(Supplied material):

......

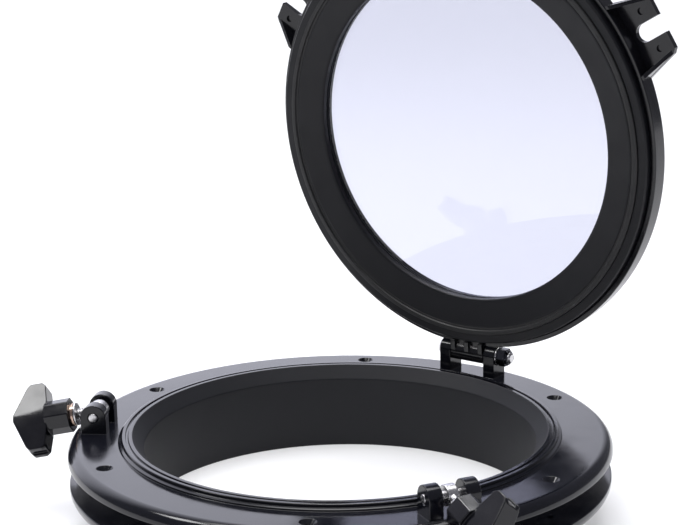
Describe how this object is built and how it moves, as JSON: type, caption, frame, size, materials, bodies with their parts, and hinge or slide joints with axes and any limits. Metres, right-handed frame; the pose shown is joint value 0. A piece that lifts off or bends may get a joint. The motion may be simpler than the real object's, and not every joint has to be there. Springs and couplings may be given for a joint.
{
  "type": "porthole window",
  "caption": "Round opening porthole window: flanged frame with a spigot and trim ring, a hinged glazed lid, and swing-bolt dogs with wing knobs.",
  "frame": {"origin": "centre of the screw circle on the flange's seating face", "axes": "+Z into the cabin along the window's axis, +Y towards the hinge, +X to the right seen from the cabin with the hinge up"},
  "size_m": [0.3228, 0.298, 0.3198],
  "materials": {
    "frame_plastic": "satin",
    "ring_plastic": "matte",
    "knob_plastic": "gloss",
    "rubber": "matte",
    "steel": "satin",
    "glass": "polished"
  },
  "bodies": {
    "frame": {"main_frame": "frame_plastic", "spigot": "frame_plastic", "hinge_ears": "frame_plastic", "dog_ears_a": "frame_plastic", "dog_ears_b": "frame_plastic", "trim_ring": "frame_plastic", "trim_collar": "frame_plastic", "hinge_bolt": "steel", "hinge_washer": "steel", "hinge_nut": "steel", "pivot_pin_a": "steel", "pivot_pin_b": "steel"},
    "lid": {"lid_frame": "frame_plastic", "fork_lug_a": "frame_plastic", "fork_lug_b": "frame_plastic", "lid_ring": "ring_plastic", "glass_pane": "glass", "glazing_seal": "rubber", "lid_seal": "rubber"},
    "dog_a": {"eye_bolt_a": "steel"},
    "washer_a": {"thrust_washer_a": "steel"},
    "knob_a": {"knob_a": "knob_plastic", "knob_insert_a": "steel"},
    "dog_b": {"eye_bolt_b": "steel"},
    "washer_b": {"thrust_washer_b": "steel"},
    "knob_b": {"knob_b": "knob_plastic", "knob_insert_b": "steel"}
  },
  "joints": [
    {"name": "lid_hinge", "type": "hinge", "parent": "frame", "child": "lid", "pos_m": [0, 0.133, 0.0197], "axis": [-1, 0, 0], "range_deg": [-85.7, 34.3]},
    {"name": "dog_a_swing", "type": "hinge", "parent": "frame", "child": "dog_a", "pos_m": [-0.117, -0.06755, 0.0162], "axis": [-0.5, 0.866, 0], "range_deg": [0, 104]},
    {"name": "knob_a_travel", "type": "slide", "parent": "dog_a", "child": "washer_a", "axis": [-0.8501, -0.4908, -0.1908], "range_m": [0, 0.0076]},
    {"name": "knob_a_spin", "type": "hinge", "parent": "washer_a", "child": "knob_a", "pos_m": [-0.117, -0.06755, 0.0162], "axis": [-0.8501, -0.4908, -0.1908], "range_deg": [0, 2160]},
    {"name": "dog_b_swing", "type": "hinge", "parent": "frame", "child": "dog_b", "pos_m": [0.117, -0.06755, 0.0162], "axis": [-0.5, -0.866, 0], "range_deg": [0, 104]},
    {"name": "knob_b_travel", "type": "slide", "parent": "dog_b", "child": "washer_b", "axis": [0.8501, -0.4908, -0.1908], "range_m": [0, 0.0076]},
    {"name": "knob_b_spin", "type": "hinge", "parent": "washer_b", "child": "knob_b", "pos_m": [0.117, -0.06755, 0.0162], "axis": [0.8501, -0.4908, -0.1908], "range_deg": [0, 2160]}
  ],
  "couplings": [
    {"joint": "knob_a_travel", "follows": "knob_a_spin", "m_per_rad": 0.00019894},
    {"joint": "knob_b_travel", "follows": "knob_b_spin", "m_per_rad": 0.00019894}
  ]
}
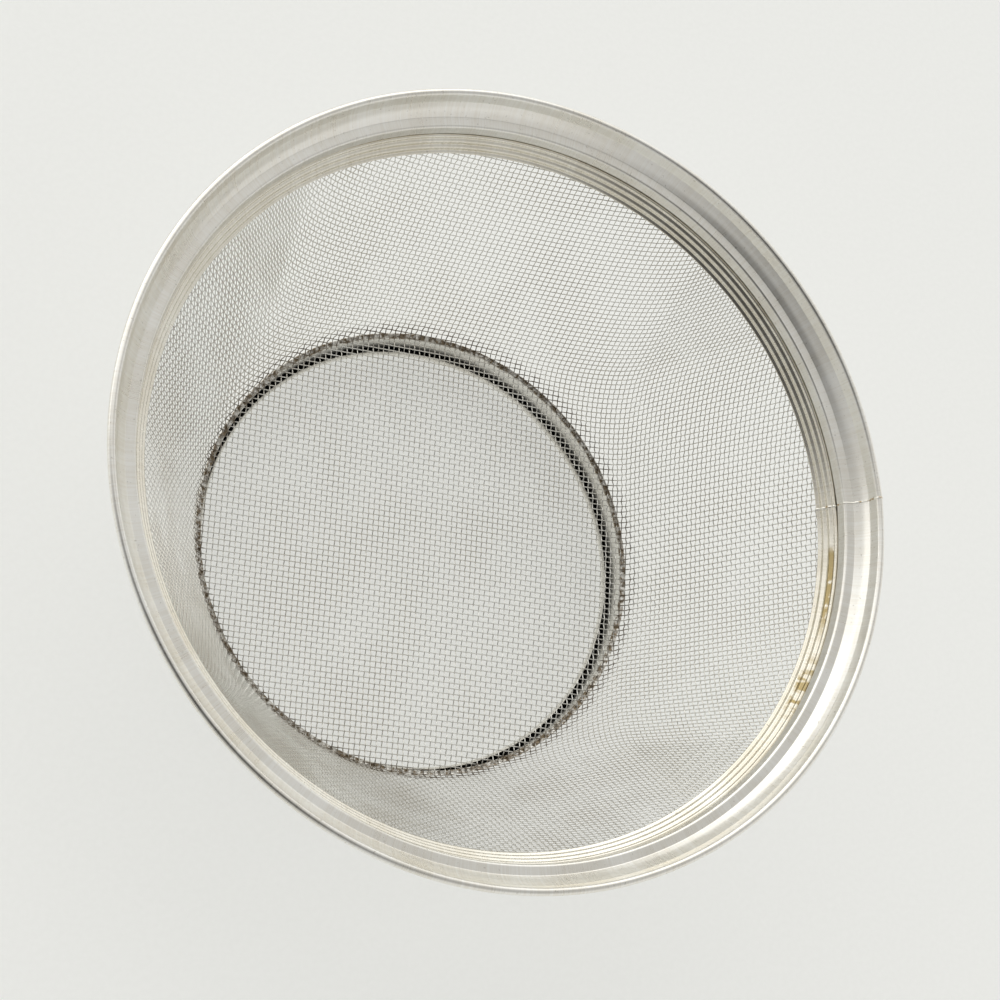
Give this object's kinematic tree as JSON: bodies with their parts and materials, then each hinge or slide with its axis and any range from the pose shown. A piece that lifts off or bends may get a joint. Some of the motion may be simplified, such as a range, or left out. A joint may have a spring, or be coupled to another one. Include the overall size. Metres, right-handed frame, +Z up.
{
  "type": "soil sieve",
  "caption": "Round steel soil sieve: a woven-wire basket with a flat floor and tapered wall, clamped in a rolled and flanged rim, standing on a low foot ring.",
  "frame": {"origin": "on the ground plane, under the middle of the foot ring", "axes": "+Z up along the sieve's axis, out of its mouth; +X and +Y along the cloth's two sets of wires; the strips' weld seam lies 5.6 degrees round from +X towards +Y"},
  "size_m": [0.3, 0.3, 0.1218],
  "materials": {
    "rim_steel": "bright rolled stainless sheet, satin on the flange",
    "clamp_steel": "bright rolled stainless sheet with yellow-brown heat marks near the seam",
    "weld_steel": "rough fused weld bead",
    "wire_cloth": "drawn stainless wire, plain weave",
    "foot_steel": "rolled stainless sheet"
  },
  "bodies": {
    "root": {"rim_frame": "rim_steel", "rim_weld": "weld_steel", "clamp_ring": "clamp_steel", "clamp_weld": "weld_steel", "mesh_basket": "wire_cloth", "foot_ring": "foot_steel"}
  },
  "joints": []
}
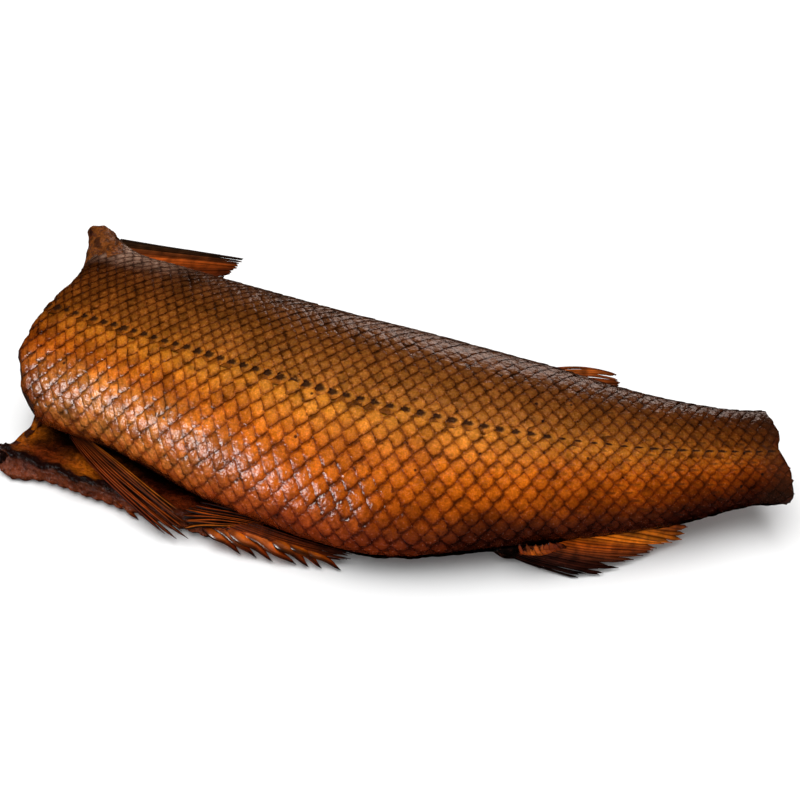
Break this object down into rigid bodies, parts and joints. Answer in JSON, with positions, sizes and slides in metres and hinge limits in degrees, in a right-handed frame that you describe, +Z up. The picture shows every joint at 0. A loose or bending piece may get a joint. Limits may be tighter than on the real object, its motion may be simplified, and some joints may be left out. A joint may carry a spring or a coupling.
{
  "type": "smoked fish",
  "caption": "Headed and gutted smoked fish without its tail fin, lying on its side: a tapering scaled body with an open belly slot, a loose lower flap and short dried fins.",
  "frame": {"origin": "under the middle of the part's box, on the plane that the fish lies on", "axes": "+X from the neck cut to the tail cut, +Y from the belly towards the back, +Z up out of the flank that shows"},
  "size_m": [0.2857, 0.1214, 0.0553],
  "materials": {
    "smoked_skin": "oily smoked fish skin with scales, golden amber on the flank, dark grey-brown on the back and dark mahogany at the belly edge, semi-gloss"
  },
  "bodies": {
    "root": {"smoked_fish": "smoked_skin"}
  },
  "joints": []
}
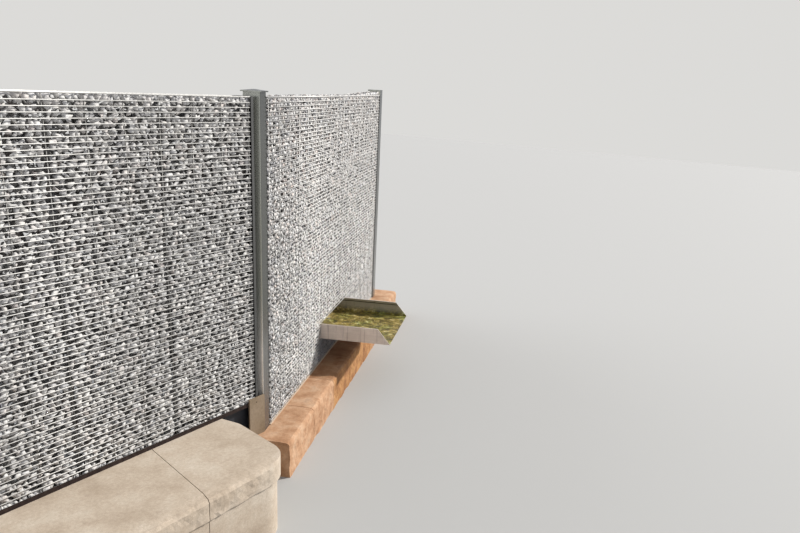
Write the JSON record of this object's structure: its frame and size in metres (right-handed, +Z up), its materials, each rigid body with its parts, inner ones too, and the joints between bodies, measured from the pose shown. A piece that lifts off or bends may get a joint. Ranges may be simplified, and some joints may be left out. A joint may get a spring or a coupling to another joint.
{
  "type": "gabion wall",
  "caption": "Bent garden wall of stone-filled welded mesh bays between steel posts, with a wide water spout over a sandstone kerb.",
  "frame": {"origin": "on the ground under the axis of the turned corner post", "axes": "+Z up; the left run goes along -X, the pond side faces -Y, the right run turns back towards +Y"},
  "size_m": [10.3913, 2.2379, 2.301],
  "materials": {
    "stones": "rough crushed stone",
    "mesh_wire": "galvanised",
    "channel_steel": "galvanised",
    "post_steel": "brushed",
    "spout_steel": "brushed, weathered",
    "dark_rail": "satin",
    "footing_liner": "matt sheet over the footing",
    "kerb_sandstone": "sawn",
    "plinth_sandstone": "sawn"
  },
  "bodies": {
    "root": {"corner_cap": "post_steel", "corner_footing": "footing_liner", "corner_lugs": "post_steel", "corner_post": "post_steel", "far_bay_channel_left": "channel_steel", "far_bay_channel_right": "channel_steel", "far_bay_fill": "stones", "far_bay_rail": "dark_rail", "far_bay_rows_back": "mesh_wire", "far_bay_rows_front": "mesh_wire", "far_bay_ties": "mesh_wire", "far_bay_uprights_back": "mesh_wire", "far_bay_uprights_front": "mesh_wire", "foot_plate": "plinth_sandstone", "kerb_stones": "kerb_sandstone", "left_end_cap": "post_steel", "left_end_post": "post_steel", "middle_cap": "post_steel", "middle_post": "post_steel", "near_bay_channel_left": "channel_steel", "near_bay_channel_right": "channel_steel", "near_bay_fill": "stones", "near_bay_rail": "dark_rail", "near_bay_rows_back": "mesh_wire", "near_bay_rows_front": "mesh_wire", "near_bay_ties": "mesh_wire", "near_bay_uprights_back": "mesh_wire", "near_bay_uprights_front": "mesh_wire", "plinth_blocks": "plinth_sandstone", "plinth_slabs": "plinth_sandstone", "right_bay_channel_right": "channel_steel", "right_bay_end_plate": "channel_steel", "right_bay_fill": "stones", "right_bay_rail": "post_steel", "right_bay_rows_back": "mesh_wire", "right_bay_rows_front": "mesh_wire", "right_bay_ties": "mesh_wire", "right_bay_uprights_back": "mesh_wire", "right_bay_uprights_front": "mesh_wire", "right_end_plate": "post_steel", "right_end_post": "post_steel", "spout": "spout_steel"}
  },
  "joints": []
}
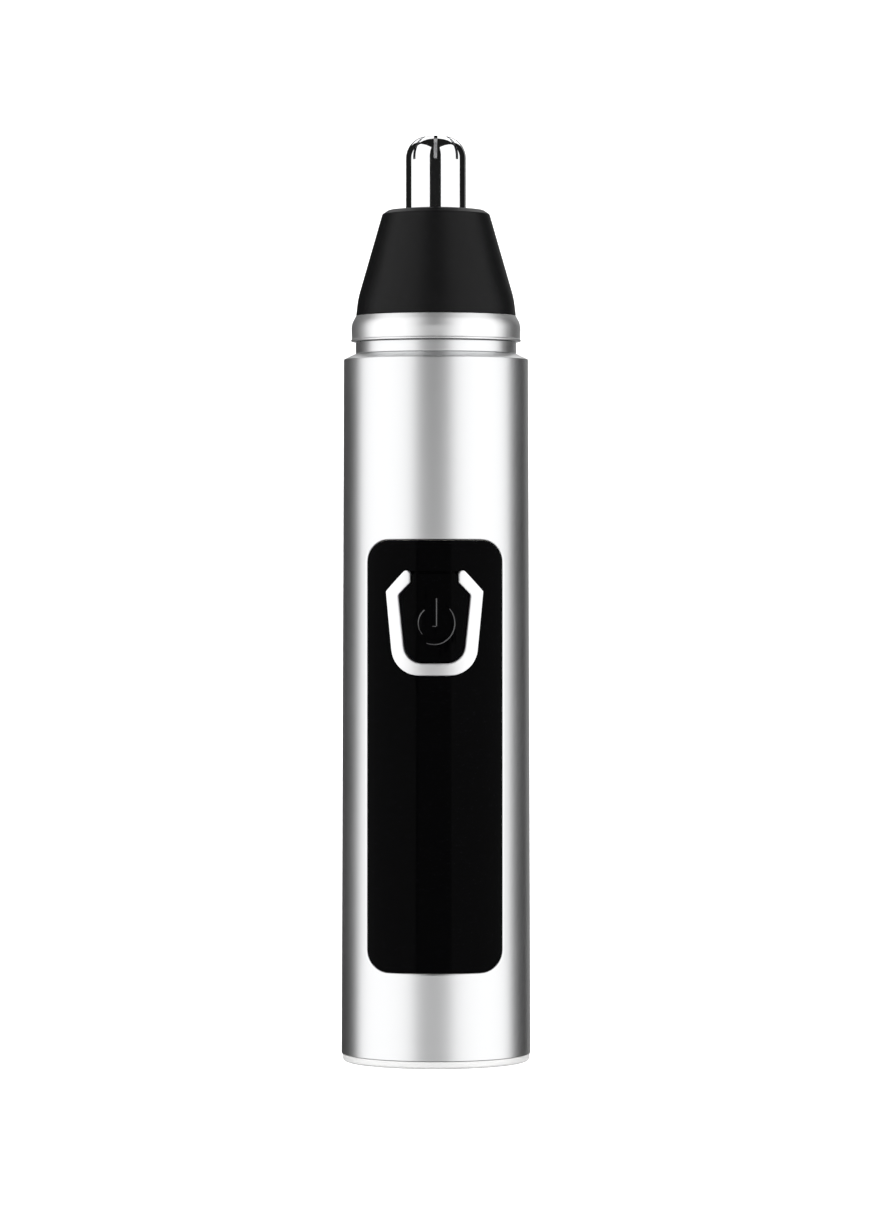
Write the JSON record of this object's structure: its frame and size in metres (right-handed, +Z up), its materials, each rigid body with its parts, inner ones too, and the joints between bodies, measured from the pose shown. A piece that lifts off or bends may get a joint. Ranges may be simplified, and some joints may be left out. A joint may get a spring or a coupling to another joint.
{
  "type": "nose hair trimmer",
  "caption": "Slim upright nose hair trimmer: silver tube with a gloss black front panel and push button, bright neck ring, black cone and slotted round cutter.",
  "frame": {"origin": "centre of the flat underside of the base cap, on the surface that the trimmer stands on", "axes": "+Z up along the tube's axis towards the cutter; the front panel and power button face -Y; +X is to the right when facing the panel"},
  "size_m": [0.027, 0.027, 0.1319],
  "materials": {
    "satin_silver": "fine satin",
    "pale_silver": "satin paint on moulded plastic",
    "bright_chrome": "polished",
    "cutter_steel": "mirror-polished stainless",
    "blade_steel": "ground stainless",
    "black_satin": "satin moulded",
    "gloss_black": "high gloss",
    "black_rubber": "matte",
    "screw_steel": "zinc plated",
    "frame_plastic": "moulded",
    "dark_plastic": "moulded",
    "white_plastic": "moulded",
    "motor_steel": "nickel-plated",
    "core_steel": "stacked steel",
    "magnet": "sintered ferrite",
    "spring_steel": "drawn wire",
    "bronze": "sintered",
    "copper": "bare copper",
    "nickel": "nickel strip",
    "board_green": "solder mask on glass fibre",
    "chip_black": "moulded",
    "cell_wrap": "shrink sleeve over a metal can",
    "wire_red": "insulation",
    "wire_black": "insulation"
  },
  "bodies": {
    "housing": {"body_tube": "satin_silver", "base_cap": "pale_silver", "base_screws": "screw_steel", "front_panel": "gloss_black", "u_trim": "bright_chrome", "neck_collar": "satin_silver", "collar_screws": "screw_steel", "neck_o_ring": "black_rubber", "motor_can": "motor_steel", "motor_magnets": "magnet", "motor_end_bell": "white_plastic", "front_bushing": "bronze", "rear_bushing": "bronze", "motor_brushes": "copper", "motor_damper": "black_rubber", "motor_mount": "dark_plastic", "frame_front": "frame_plastic", "frame_rear": "frame_plastic", "circuit_board": "board_green", "board_components": "chip_black", "board_screws": "screw_steel", "switch_body": "dark_plastic", "battery_cell": "cell_wrap", "battery_tabs": "nickel", "battery_foam": "black_rubber", "battery_wire_red": "wire_red", "battery_wire_black": "wire_black", "motor_wire_red": "wire_red", "motor_wire_black": "wire_black", "inlet_shell": "motor_steel", "inlet_tongue": "dark_plastic"},
    "head": {"head_cone": "black_satin", "head_ring": "bright_chrome", "outer_cutter": "cutter_steel", "cutter_retainer": "dark_plastic"},
    "rotor": {"inner_cutter": "blade_steel", "blade_spindle": "dark_plastic", "blade_spring": "spring_steel", "drive_coupling": "white_plastic", "motor_shaft": "motor_steel", "armature_core": "core_steel", "armature_windings": "copper", "commutator": "copper"},
    "power_button": {"power_button": "gloss_black"},
    "switch_plunger": {"switch_plunger": "white_plastic"}
  },
  "joints": [
    {"name": "rotor_spin", "type": "hinge", "parent": "housing", "child": "rotor", "pos_m": [0, 0, 0.1], "axis": [0, 0, 1], "continuous": true},
    {"name": "head_pull_off", "type": "slide", "parent": "housing", "child": "head", "axis": [0, 0, 1], "range_m": [0, 0.035]},
    {"name": "power_button_press", "type": "slide", "parent": "housing", "child": "power_button", "axis": [0, 1, 0], "range_m": [0, 0.0003], "stiffness_N_per_m": 4000, "springref_m": -0.0001},
    {"name": "switch_plunger_press", "type": "slide", "parent": "housing", "child": "switch_plunger", "axis": [0, 1, 0], "range_m": [0, 0.0003]}
  ],
  "couplings": [
    {"joint": "switch_plunger_press", "follows": "power_button_press", "ratio": 1}
  ]
}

......

(Given problem):
Search the listing for the string "parts". Copy each line where it turns up.

(Result):
Describe how this object is built and how it moves, as JSON: type, caption, frame, size, materials, bodies with their parts, and hinge or slide joints with axes and any limits. Metres, right-handed frame; the pose shown is joint value 0. A piece that lifts off or bends may get a joint. The motion may be simpler than the real object's, and not every joint has to be there. Springs and couplings may be given for a joint.
Give this object's kinematic tree as JSON: bodies with their parts and materials, then each hinge or slide with its axis and any range from the pose shown. A piece that lifts off or bends may get a joint. Some of the motion may be simplified, such as a range, or left out. A joint may have a spring, or be coupled to another one. Include the overall size. Metres, right-handed frame, +Z up.
Break this object down into rigid bodies, parts and joints. Answer in JSON, with positions, sizes and slides in metres and hinge limits in degrees, in a right-handed frame that you describe, +Z up. The picture shows every joint at 0. A loose or bending piece may get a joint. Limits may be tighter than on the real object, its motion may be simplified, and some joints may be left out. A joint may carry a spring or a coupling.
Write the JSON record of this object's structure: its frame and size in metres (right-handed, +Z up), its materials, each rigid body with its parts, inner ones too, and the joints between bodies, measured from the pose shown. A piece that lifts off or bends may get a joint. Ranges may be simplified, and some joints may be left out. A joint may get a spring or a coupling to another joint.
Write the JSON record of this object's structure: its frame and size in metres (right-handed, +Z up), its materials, each rigid body with its parts, inner ones too, and the joints between bodies, measured from the pose shown. A piece that lifts off or bends may get a joint. Ranges may be simplified, and some joints may be left out. A joint may get a spring or a coupling to another joint.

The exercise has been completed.